** BEGIN **

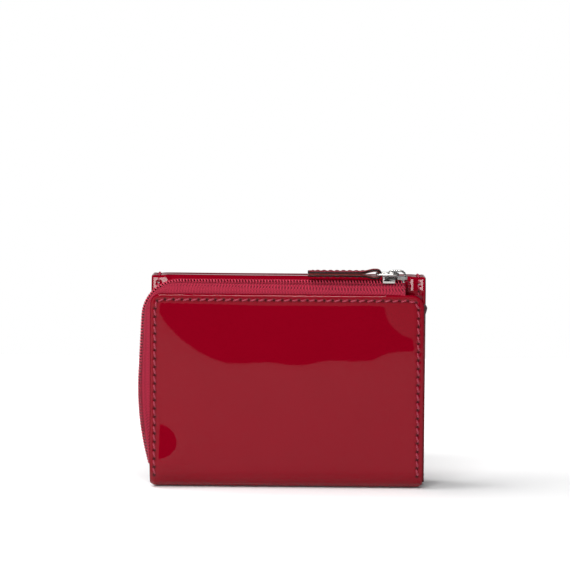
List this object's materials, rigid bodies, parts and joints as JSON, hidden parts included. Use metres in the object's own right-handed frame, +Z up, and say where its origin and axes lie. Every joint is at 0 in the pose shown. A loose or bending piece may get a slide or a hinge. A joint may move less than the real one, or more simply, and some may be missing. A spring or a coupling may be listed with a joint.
{
  "type": "long wallet",
  "caption": "Compact patent-leather flap wallet with an L-shaped zip coin pocket, note pockets, card slots and a press stud; it stands on its bottom fold.",
  "frame": {"origin": "middle of the flat of the bottom fold, on the surface that the wallet stands on", "axes": "+X along the width, to the right seen from the zip pocket; +Y from the zip pocket towards the flap; +Z up"},
  "size_m": [0.1225, 0.0331, 0.0927],
  "materials": {
    "patent_leather": "high-gloss patent, deep red",
    "stiffener_board": "uncoated board",
    "lining_fabric": "fine woven lining",
    "card_slot_leather": "smooth semi-matte",
    "zip_tape": "herringbone woven tape",
    "zip_teeth": "dyed satin",
    "bright_metal": "polished nickel",
    "thread": "waxed twist",
    "pull_leather": "patent face, dark painted edge",
    "pull_thread": "waxed twist"
  },
  "bodies": {
    "body": {"outer_cover": "patent_leather", "pocket_panel_stiffener": "stiffener_board", "pocket_panel_lining": "lining_fabric", "base_stiffener": "stiffener_board", "front_panel_stiffener": "stiffener_board", "front_panel_lining": "lining_fabric", "back_panel": "patent_leather", "back_panel_stiffener": "stiffener_board", "coin_pocket_back_lining": "lining_fabric", "note_pocket_lining": "lining_fabric", "coin_pocket_gusset": "lining_fabric", "note_gusset_left": "lining_fabric", "note_gusset_right": "lining_fabric", "note_divider": "lining_fabric", "card_slot_1": "card_slot_leather", "card_slot_2": "card_slot_leather", "card_slot_3": "card_slot_leather", "zip_tape_outer": "zip_tape", "zip_tape_inner": "zip_tape", "zip_teeth_outer": "zip_teeth", "zip_teeth_inner": "zip_teeth", "zip_top_stops": "bright_metal", "zip_bottom_stop": "bright_metal", "zip_end_tab": "zip_tape", "snap_stud": "bright_metal", "snap_stud_rivet": "bright_metal", "cover_stitching": "thread", "back_panel_stitching": "thread"},
    "spine": {"spine_leather": "patent_leather", "spine_stiffener": "stiffener_board", "spine_lining": "lining_fabric", "spine_stitching": "thread"},
    "flap": {"flap_leather": "patent_leather", "flap_stiffener": "stiffener_board", "flap_lining": "lining_fabric", "flap_card_slot_1": "card_slot_leather", "flap_card_slot_2": "card_slot_leather", "flap_card_slot_3": "card_slot_leather", "snap_socket": "bright_metal", "snap_cap": "bright_metal", "flap_stitching": "thread"},
    "slider": {"slider_body": "bright_metal", "slider_bridge": "bright_metal"},
    "pull_link": {"pull_link": "bright_metal"},
    "pull_tab": {"pull_tab_leather": "pull_leather", "pull_tab_stitching": "pull_thread"}
  },
  "joints": [
    {"name": "spine_crease", "type": "hinge", "parent": "body", "child": "spine", "pos_m": [0, -0.0019, 0.0877], "axis": [1, 0, 0], "range_deg": [0, 90]},
    {"name": "flap_crease", "type": "hinge", "parent": "spine", "child": "flap", "pos_m": [0, 0.0171, 0.0877], "axis": [1, 0, 0], "range_deg": [0, 90]},
    {"name": "zip_slide", "type": "slide", "parent": "body", "child": "slider", "axis": [-1, 0, 0], "range_m": [0, 0.086]},
    {"name": "pull_link_swing", "type": "hinge", "parent": "slider", "child": "pull_link", "pos_m": [0.0463, -0.0075, 0.0906], "axis": [0, 1, 0], "range_deg": [0, 120]},
    {"name": "pull_tab_swing", "type": "hinge", "parent": "pull_link", "child": "pull_tab", "pos_m": [0.0375, -0.0075, 0.0906], "axis": [0, 1, 0], "range_deg": [0, 70]}
  ],
  "couplings": [
    {"joint": "spine_crease", "follows": "flap_crease", "ratio": 1}
  ]
}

** END **

• Written task
Every line above that contains the word "axes" should be reported.

• Complete answer
List this object's materials, rigid bodies, parts and joints as JSON, hidden parts included. Use metres in the object's own right-handed frame, +Z up, and say where its origin and axes lie. Every joint is at 0 in the pose shown. A loose or bending piece may get a slide or a hinge. A joint may move less than the real one, or more simply, and some may be missing. A spring or a coupling may be listed with a joint.
  "frame": {"origin": "middle of the flat of the bottom fold, on the surface that the wallet stands on", "axes": "+X along the width, to the right seen from the zip pocket; +Y from the zip pocket towards the flap; +Z up"},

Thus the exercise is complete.